Linux – Checking that two files contain the same data but in a different order – Sorted!

Trying to regression test a change to a feed-file generation program can be tricky. Whether the format is CSV or some fashionable markup language, the ordering of the result set tends to be unimportant in such circumstances.
When testing, we need to verify that the files produced by the new version of the program contain the same data as those produced by the old version, irrespective of the order in which the records are written.

Recently, I was rescued from my struggle with just such a problem by my colleague, Don Thomson, who imparted some (Linux) Jedi wisdom resulting in a simple yet effective solution, involving an inventive combination of Linux utilities.

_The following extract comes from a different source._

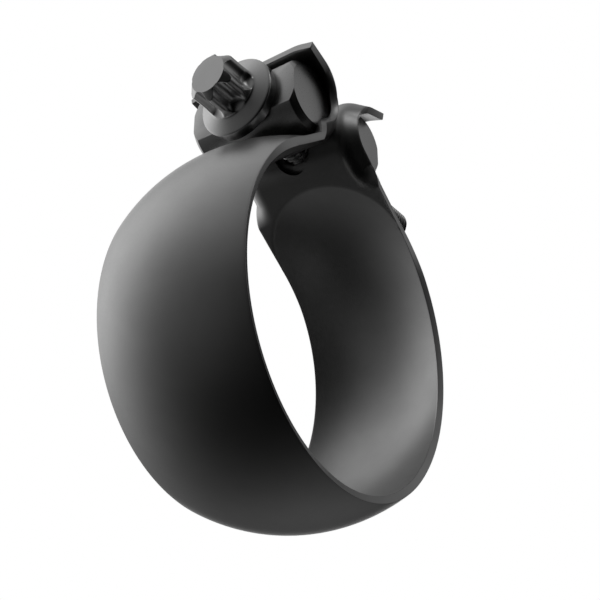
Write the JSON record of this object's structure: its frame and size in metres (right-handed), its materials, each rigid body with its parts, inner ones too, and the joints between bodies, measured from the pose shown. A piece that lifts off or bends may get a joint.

What we’re going to look at here is :

  • comparing files with diff
  • using sort to give diff a hand
  • comparing sets of files in different directories using sum
  • ignoring trailer records in delimited files using grep or head

Some Data Files

The first file we’ll use in our example is called episodes.txt and contains the following :

one
two
three
four
five
six
seven
eight
nine

The file we’re comparing it to is called releases.txt :

four
five
six
one
two
three
seven
eight
nine

As you can see, the files contain the same data but the first is in numeral order and the second is the result of what may be considered a “Skywalker” sort.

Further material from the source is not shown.